### Record excerpts ###

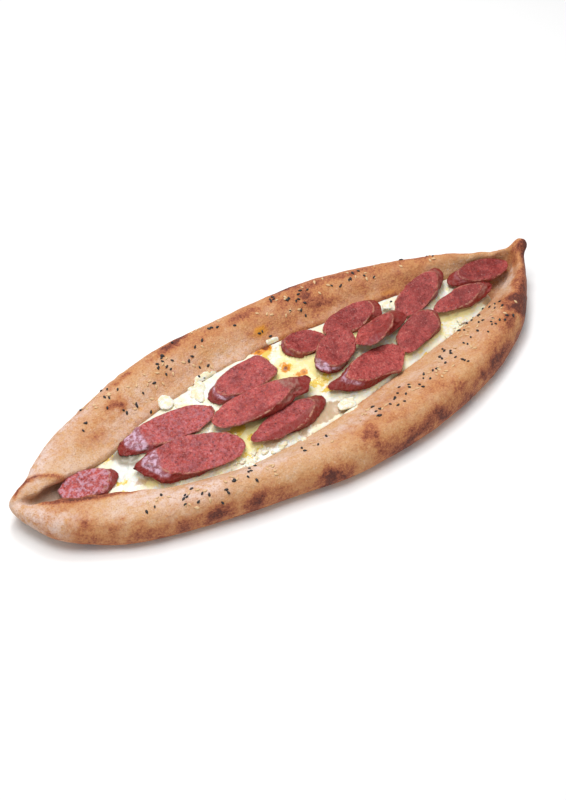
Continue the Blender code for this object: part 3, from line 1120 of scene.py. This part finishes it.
    def brown(self, obj: Solid, outline: Outline) -> None:
        """Notes how brown each place is, with some painted shade and light, and where flour, painted shade
        and oil lie.
        """
        points, normals = places(obj), outward(obj)
        far, near = outline.across(points)
        under = ease(normals[:, 2], -0.2, -0.7)
        toast = self.baked(points, far, near, under)
        flour = self.dusted(points, far, near, under)
        worn = 0.6 * ease(near, 0.40, 0.70) * ease(points[:, 0], -172, -160)
        flour *= ease(toast, 0.66, 0.36) * (1 - worn)
        # Painted shade in the prow's pocket and low under the prow.
        dusk = self.pocket.cover(points, 0.1, 77) * ease(points[:, 2], 18, 14)
        dusk += 0.5 * self.shaded.cover(points, 0.2, 79) * ease(points[:, 2], 19, 10)
        note(obj, dusk=dusk, toast=np.clip(toast, 0, 1), flour=np.clip(flour, 0, 1))
        note(obj, oil=covered(points, self.stains, 0.3, 90))


# ----------------------------------------------------------------------------- the cheese


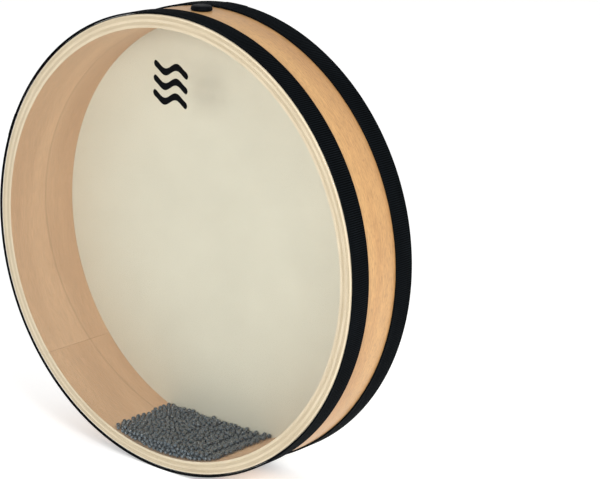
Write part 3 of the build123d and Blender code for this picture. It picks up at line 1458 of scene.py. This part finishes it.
@dataclass
class Studio:
    """Floor, lights and camera."""

    drum: DrumFrame
    floor_size: float = 14.0
    lens: float = 133.87

    def floor(self) -> None:
        """A wide sheet of white paper under the drum."""
        deselect_all()
        bpy.ops.mesh.primitive_plane_add(size=self.floor_size, location=(0, 3.0, 0))
        sheet = named_primitive("studio_floor")
        sheet.data.materials.append(StudioFloor().material())

    def lamp(self, name: str, at: tuple, aim: tuple, size: float, power: float, tone: tuple) -> None:
        """Add a soft square lamp.

        Args:
            name: the lamp's name.
            at: where it hangs.
            aim: the point it faces.
            size: its side, in metres.
            power: in watts.
            tone: its colour.
        """
        data = bpy.data.lights.new(name, "AREA")
        data.size = size
        data.energy = power
        data.color = tone
        obj = bpy.data.objects.new(name, data)
        obj.location = at
        obj.rotation_euler = (Vector(aim) - Vector(at)).to_track_quat("-Z", "Y").to_euler()
        bpy.context.scene.collection.objects.link(obj)

    def lights(self) -> None:
        """An even room, one soft lamp in front and one to the right."""
        world = bpy.data.worlds.new("studio_room")
        bpy.context.scene.world = world
        world.use_nodes = True
        background = world.node_tree.nodes["Background"]
        background.inputs["Color"].default_value = (1.0, 1.0, 1.0, 1.0)
        background.inputs["Strength"].default_value = 0.7
        middle = (0, 0, self.drum.axis_z)
        self.lamp("key", (0.84, -2.4, 0.95), middle, 0.6, 24.0, (1.0, 0.985, 0.96))
        self.lamp("side", (2.0, -1.1, 1.4), middle, 0.7, 32.0, (1.0, 0.985, 0.96))

    def camera(self) -> None:
        """The camera, a long lens a little above the drum and to its right front."""
        r = self.drum.ribbon_r
        data = bpy.data.cameras.new("studio_camera")
        data.lens = self.lens
        data.sensor_width = 36.0
        data.clip_end = 50.0
        obj = bpy.data.objects.new("studio_camera", data)
        right = Vector((0.777, 0.628, 0.035)).normalized()
        back = Vector((0.596, -0.754, 0.276)).normalized()
        up = back.cross(right).normalized()
        right = up.cross(back)
        turn = Matrix((right, up, back)).transposed().to_4x4()
        at = Vector((6.042 * r, -6.730 * r - self.drum.half_depth, 2.652 * r + self.drum.axis_z))
        obj.matrix_world = Matrix.Translation(at) @ turn
        bpy.context.scene.collection.objects.link(obj)
        bpy.context.scene.camera = obj

    def grade(self) -> None:
        """Plain colour handling, so that white paper stays white."""
        bpy.context.scene.view_settings.view_transform = "Standard"

    def build(self) -> None:
        """Set the studio up."""
        self.camera()
        self.floor()
        self.lights()
        self.grade()


def main() -> None:
    """Build the studio and every piece."""
    logging.basicConfig(level=logging.INFO, format="%(name)s %(message)s")
    drum = DrumFrame.from_nodes()
    log.info("measures %s", drum)
    Studio(drum).build()
    Shell(drum).build()
    FilmHead(drum, Side.CLEAR).build()
    FilmHead(drum, Side.OPAQUE).build()
    Ribbon(drum, Side.CLEAR, math.radians(158.0)).build()
    Ribbon(drum, Side.OPAQUE, math.radians(88.4)).build()
    HeadPrint(drum).build()
    FillPlug(drum).build()
    LoopTag(drum).build()
    BeadCharge().build()
    deselect_all()


if __name__ == "__main__":
    main()
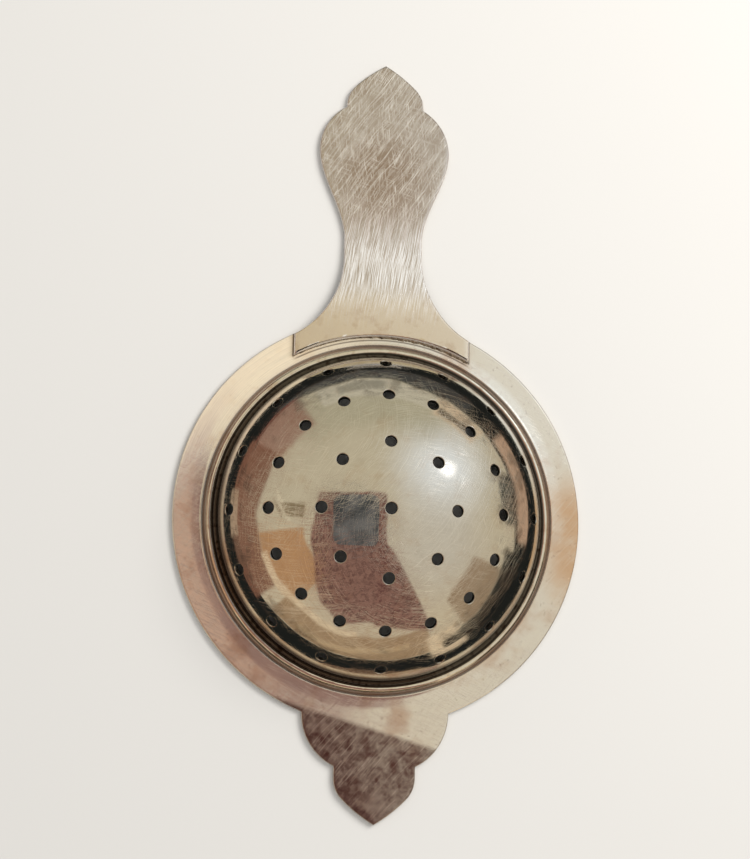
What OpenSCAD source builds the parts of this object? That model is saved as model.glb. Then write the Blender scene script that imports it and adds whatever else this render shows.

###

Aim:
Generate an exact reproduction of all entries.

Solution for this task:
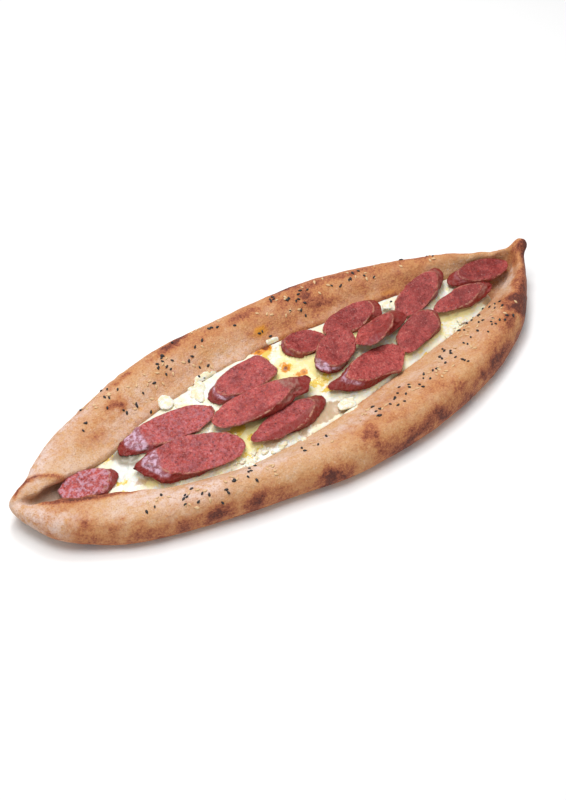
Continue the Blender code for this object: part 3, from line 1120 of scene.py. This part finishes it.
    def brown(self, obj: Solid, outline: Outline) -> None:
        """Notes how brown each place is, with some painted shade and light, and where flour, painted shade
        and oil lie.
        """
        points, normals = places(obj), outward(obj)
        far, near = outline.across(points)
        under = ease(normals[:, 2], -0.2, -0.7)
        toast = self.baked(points, far, near, under)
        flour = self.dusted(points, far, near, under)
        worn = 0.6 * ease(near, 0.40, 0.70) * ease(points[:, 0], -172, -160)
        flour *= ease(toast, 0.66, 0.36) * (1 - worn)
        # Painted shade in the prow's pocket and low under the prow.
        dusk = self.pocket.cover(points, 0.1, 77) * ease(points[:, 2], 18, 14)
        dusk += 0.5 * self.shaded.cover(points, 0.2, 79) * ease(points[:, 2], 19, 10)
        note(obj, dusk=dusk, toast=np.clip(toast, 0, 1), flour=np.clip(flour, 0, 1))
        note(obj, oil=covered(points, self.stains, 0.3, 90))


# ----------------------------------------------------------------------------- the cheese


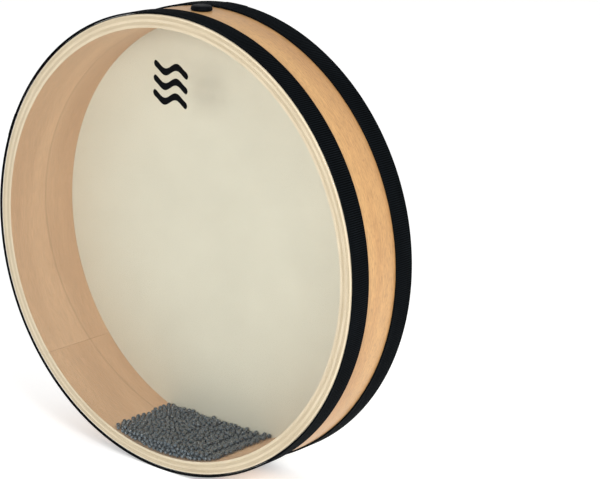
Write part 3 of the build123d and Blender code for this picture. It picks up at line 1458 of scene.py. This part finishes it.
@dataclass
class Studio:
    """Floor, lights and camera."""

    drum: DrumFrame
    floor_size: float = 14.0
    lens: float = 133.87

    def floor(self) -> None:
        """A wide sheet of white paper under the drum."""
        deselect_all()
        bpy.ops.mesh.primitive_plane_add(size=self.floor_size, location=(0, 3.0, 0))
        sheet = named_primitive("studio_floor")
        sheet.data.materials.append(StudioFloor().material())

    def lamp(self, name: str, at: tuple, aim: tuple, size: float, power: float, tone: tuple) -> None:
        """Add a soft square lamp.

        Args:
            name: the lamp's name.
            at: where it hangs.
            aim: the point it faces.
            size: its side, in metres.
            power: in watts.
            tone: its colour.
        """
        data = bpy.data.lights.new(name, "AREA")
        data.size = size
        data.energy = power
        data.color = tone
        obj = bpy.data.objects.new(name, data)
        obj.location = at
        obj.rotation_euler = (Vector(aim) - Vector(at)).to_track_quat("-Z", "Y").to_euler()
        bpy.context.scene.collection.objects.link(obj)

    def lights(self) -> None:
        """An even room, one soft lamp in front and one to the right."""
        world = bpy.data.worlds.new("studio_room")
        bpy.context.scene.world = world
        world.use_nodes = True
        background = world.node_tree.nodes["Background"]
        background.inputs["Color"].default_value = (1.0, 1.0, 1.0, 1.0)
        background.inputs["Strength"].default_value = 0.7
        middle = (0, 0, self.drum.axis_z)
        self.lamp("key", (0.84, -2.4, 0.95), middle, 0.6, 24.0, (1.0, 0.985, 0.96))
        self.lamp("side", (2.0, -1.1, 1.4), middle, 0.7, 32.0, (1.0, 0.985, 0.96))

    def camera(self) -> None:
        """The camera, a long lens a little above the drum and to its right front."""
        r = self.drum.ribbon_r
        data = bpy.data.cameras.new("studio_camera")
        data.lens = self.lens
        data.sensor_width = 36.0
        data.clip_end = 50.0
        obj = bpy.data.objects.new("studio_camera", data)
        right = Vector((0.777, 0.628, 0.035)).normalized()
        back = Vector((0.596, -0.754, 0.276)).normalized()
        up = back.cross(right).normalized()
        right = up.cross(back)
        turn = Matrix((right, up, back)).transposed().to_4x4()
        at = Vector((6.042 * r, -6.730 * r - self.drum.half_depth, 2.652 * r + self.drum.axis_z))
        obj.matrix_world = Matrix.Translation(at) @ turn
        bpy.context.scene.collection.objects.link(obj)
        bpy.context.scene.camera = obj

    def grade(self) -> None:
        """Plain colour handling, so that white paper stays white."""
        bpy.context.scene.view_settings.view_transform = "Standard"

    def build(self) -> None:
        """Set the studio up."""
        self.camera()
        self.floor()
        self.lights()
        self.grade()


def main() -> None:
    """Build the studio and every piece."""
    logging.basicConfig(level=logging.INFO, format="%(name)s %(message)s")
    drum = DrumFrame.from_nodes()
    log.info("measures %s", drum)
    Studio(drum).build()
    Shell(drum).build()
    FilmHead(drum, Side.CLEAR).build()
    FilmHead(drum, Side.OPAQUE).build()
    Ribbon(drum, Side.CLEAR, math.radians(158.0)).build()
    Ribbon(drum, Side.OPAQUE, math.radians(88.4)).build()
    HeadPrint(drum).build()
    FillPlug(drum).build()
    LoopTag(drum).build()
    BeadCharge().build()
    deselect_all()


if __name__ == "__main__":
    main()
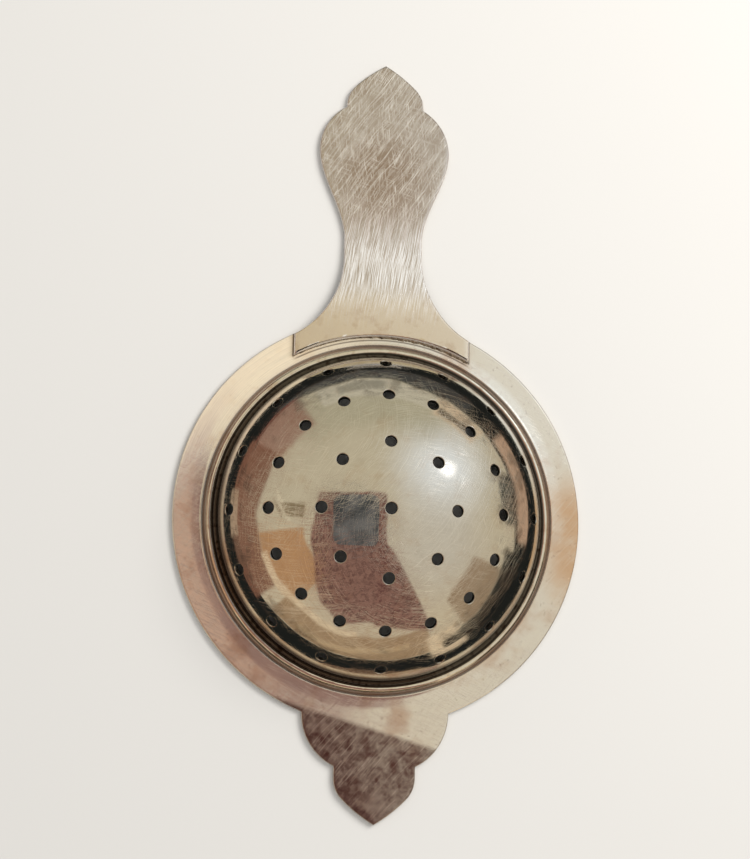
What OpenSCAD source builds the parts of this object? That model is saved as model.glb. Then write the Blender scene script that imports it and adds whatever else this render shows.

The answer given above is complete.